■ Directions: Below are records; count the lines in them that hold "parts" and give only the count.

****

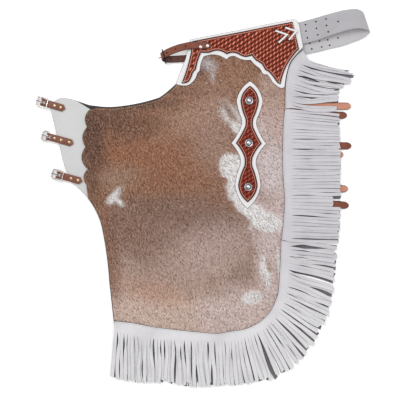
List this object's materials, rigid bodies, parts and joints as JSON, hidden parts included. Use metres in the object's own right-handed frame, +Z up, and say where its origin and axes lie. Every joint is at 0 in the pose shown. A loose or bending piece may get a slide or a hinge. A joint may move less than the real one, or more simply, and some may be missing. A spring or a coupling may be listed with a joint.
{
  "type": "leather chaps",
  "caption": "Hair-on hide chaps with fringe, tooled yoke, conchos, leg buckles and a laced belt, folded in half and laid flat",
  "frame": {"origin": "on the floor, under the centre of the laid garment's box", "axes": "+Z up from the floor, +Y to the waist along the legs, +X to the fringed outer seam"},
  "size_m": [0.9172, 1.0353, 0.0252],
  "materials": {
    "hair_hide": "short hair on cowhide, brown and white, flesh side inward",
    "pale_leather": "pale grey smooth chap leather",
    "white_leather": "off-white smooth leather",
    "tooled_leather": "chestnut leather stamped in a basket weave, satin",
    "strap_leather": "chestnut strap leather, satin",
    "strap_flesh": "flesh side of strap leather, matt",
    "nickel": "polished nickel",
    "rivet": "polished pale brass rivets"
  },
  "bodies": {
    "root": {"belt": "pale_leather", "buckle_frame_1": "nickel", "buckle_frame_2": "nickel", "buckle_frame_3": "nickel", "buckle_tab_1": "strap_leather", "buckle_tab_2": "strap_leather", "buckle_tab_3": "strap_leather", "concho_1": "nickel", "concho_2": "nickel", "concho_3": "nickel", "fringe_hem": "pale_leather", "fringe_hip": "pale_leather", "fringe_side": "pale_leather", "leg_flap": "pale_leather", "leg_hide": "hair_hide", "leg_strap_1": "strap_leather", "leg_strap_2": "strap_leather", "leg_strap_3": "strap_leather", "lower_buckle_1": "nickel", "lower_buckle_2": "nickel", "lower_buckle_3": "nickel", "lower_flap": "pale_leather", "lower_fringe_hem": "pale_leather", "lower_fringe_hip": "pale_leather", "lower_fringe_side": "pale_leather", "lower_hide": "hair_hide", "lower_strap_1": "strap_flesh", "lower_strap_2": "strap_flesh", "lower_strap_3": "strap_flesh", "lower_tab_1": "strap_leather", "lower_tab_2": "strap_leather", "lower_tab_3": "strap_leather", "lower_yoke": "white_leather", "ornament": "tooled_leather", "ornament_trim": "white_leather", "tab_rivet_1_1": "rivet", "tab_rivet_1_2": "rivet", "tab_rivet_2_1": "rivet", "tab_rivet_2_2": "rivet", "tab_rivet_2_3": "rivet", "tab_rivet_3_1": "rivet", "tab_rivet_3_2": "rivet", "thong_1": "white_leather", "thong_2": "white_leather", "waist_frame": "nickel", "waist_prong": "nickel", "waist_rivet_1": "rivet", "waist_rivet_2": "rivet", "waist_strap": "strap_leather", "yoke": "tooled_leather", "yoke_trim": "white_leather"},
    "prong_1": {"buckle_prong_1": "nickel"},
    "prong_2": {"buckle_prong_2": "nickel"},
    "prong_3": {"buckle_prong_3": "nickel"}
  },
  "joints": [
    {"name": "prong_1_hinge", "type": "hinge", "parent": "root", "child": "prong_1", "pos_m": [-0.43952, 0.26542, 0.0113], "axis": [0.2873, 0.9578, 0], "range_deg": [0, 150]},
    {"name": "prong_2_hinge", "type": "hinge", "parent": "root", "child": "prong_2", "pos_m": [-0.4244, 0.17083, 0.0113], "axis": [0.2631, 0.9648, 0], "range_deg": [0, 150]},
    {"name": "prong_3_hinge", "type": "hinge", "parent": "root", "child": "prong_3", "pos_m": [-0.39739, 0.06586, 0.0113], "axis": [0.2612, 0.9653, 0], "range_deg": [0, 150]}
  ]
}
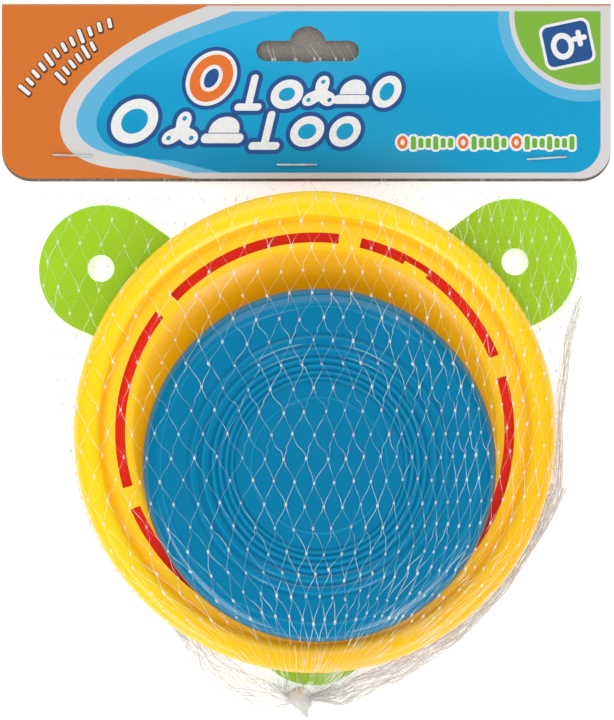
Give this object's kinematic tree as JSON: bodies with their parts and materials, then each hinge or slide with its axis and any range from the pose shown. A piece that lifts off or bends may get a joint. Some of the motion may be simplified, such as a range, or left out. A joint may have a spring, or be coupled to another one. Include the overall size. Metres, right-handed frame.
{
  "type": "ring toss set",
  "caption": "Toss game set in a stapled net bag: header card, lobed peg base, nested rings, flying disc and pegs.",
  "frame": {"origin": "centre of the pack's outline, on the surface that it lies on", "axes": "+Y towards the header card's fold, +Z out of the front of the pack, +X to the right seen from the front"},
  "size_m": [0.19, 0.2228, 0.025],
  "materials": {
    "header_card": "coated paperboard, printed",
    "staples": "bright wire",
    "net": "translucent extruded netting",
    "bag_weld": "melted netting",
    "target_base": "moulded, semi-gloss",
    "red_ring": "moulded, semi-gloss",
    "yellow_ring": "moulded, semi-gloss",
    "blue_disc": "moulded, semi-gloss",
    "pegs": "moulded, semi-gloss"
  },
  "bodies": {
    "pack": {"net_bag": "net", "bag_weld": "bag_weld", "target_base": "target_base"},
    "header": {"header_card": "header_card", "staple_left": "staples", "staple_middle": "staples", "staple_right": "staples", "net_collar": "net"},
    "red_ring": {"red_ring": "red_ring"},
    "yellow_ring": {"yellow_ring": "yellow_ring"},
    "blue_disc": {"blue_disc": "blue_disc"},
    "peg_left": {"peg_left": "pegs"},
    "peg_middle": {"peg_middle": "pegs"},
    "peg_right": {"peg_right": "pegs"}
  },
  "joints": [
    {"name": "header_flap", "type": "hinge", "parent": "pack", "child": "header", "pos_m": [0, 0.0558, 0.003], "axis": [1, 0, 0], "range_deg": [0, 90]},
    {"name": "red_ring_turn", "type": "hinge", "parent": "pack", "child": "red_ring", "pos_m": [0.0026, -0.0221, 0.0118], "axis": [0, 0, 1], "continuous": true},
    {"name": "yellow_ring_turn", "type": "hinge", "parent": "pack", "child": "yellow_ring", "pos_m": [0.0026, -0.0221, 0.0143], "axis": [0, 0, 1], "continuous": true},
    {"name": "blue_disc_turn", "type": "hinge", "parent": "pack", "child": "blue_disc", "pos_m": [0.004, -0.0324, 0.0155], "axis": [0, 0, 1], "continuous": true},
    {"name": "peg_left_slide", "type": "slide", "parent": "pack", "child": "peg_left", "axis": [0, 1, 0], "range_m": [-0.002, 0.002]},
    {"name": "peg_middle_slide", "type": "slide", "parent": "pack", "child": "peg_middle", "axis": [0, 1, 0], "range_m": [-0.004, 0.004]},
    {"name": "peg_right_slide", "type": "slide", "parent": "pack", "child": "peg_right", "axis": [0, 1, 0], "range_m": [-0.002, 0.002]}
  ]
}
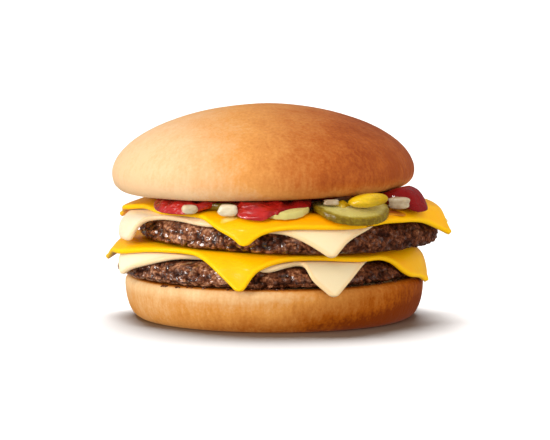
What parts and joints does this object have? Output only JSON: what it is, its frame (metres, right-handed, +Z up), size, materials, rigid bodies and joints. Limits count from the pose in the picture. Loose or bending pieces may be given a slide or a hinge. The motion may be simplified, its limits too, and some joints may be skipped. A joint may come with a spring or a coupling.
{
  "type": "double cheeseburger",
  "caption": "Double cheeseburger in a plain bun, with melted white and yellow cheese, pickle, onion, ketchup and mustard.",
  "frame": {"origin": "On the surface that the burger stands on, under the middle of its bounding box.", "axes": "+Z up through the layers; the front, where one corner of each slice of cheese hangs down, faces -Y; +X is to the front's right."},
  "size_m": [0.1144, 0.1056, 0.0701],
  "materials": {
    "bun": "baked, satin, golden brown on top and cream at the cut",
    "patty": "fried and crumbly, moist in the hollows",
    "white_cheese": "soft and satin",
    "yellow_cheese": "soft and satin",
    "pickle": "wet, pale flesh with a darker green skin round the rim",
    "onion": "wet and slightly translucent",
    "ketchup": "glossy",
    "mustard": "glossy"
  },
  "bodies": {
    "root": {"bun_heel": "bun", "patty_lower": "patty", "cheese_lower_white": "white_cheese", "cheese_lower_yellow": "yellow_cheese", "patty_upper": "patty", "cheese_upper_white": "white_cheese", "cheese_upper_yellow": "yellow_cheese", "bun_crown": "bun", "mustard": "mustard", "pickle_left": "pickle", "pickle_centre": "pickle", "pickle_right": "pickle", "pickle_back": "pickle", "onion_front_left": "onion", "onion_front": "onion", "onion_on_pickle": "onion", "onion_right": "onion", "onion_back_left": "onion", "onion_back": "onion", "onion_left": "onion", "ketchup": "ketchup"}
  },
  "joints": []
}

****

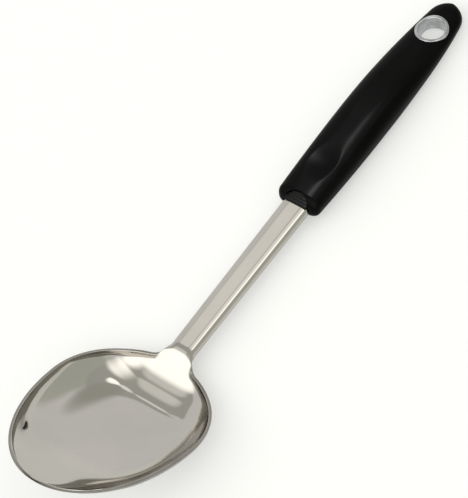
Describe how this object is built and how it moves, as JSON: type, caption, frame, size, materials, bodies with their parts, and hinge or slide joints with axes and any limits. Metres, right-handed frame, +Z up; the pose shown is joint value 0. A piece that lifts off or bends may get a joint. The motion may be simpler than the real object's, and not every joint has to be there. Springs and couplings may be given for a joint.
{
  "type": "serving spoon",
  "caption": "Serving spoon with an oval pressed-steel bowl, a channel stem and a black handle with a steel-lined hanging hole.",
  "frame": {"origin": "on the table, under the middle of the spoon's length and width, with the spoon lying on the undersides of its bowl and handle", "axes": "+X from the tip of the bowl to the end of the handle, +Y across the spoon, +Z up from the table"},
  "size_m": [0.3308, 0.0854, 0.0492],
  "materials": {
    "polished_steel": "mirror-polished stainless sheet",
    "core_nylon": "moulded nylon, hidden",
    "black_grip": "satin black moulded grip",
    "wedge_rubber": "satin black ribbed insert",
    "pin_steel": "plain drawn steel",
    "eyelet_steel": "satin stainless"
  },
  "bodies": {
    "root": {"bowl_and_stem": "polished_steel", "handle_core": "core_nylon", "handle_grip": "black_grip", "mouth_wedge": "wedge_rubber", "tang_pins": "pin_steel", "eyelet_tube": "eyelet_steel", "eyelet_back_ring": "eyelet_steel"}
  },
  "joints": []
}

****

■ The completed task: 4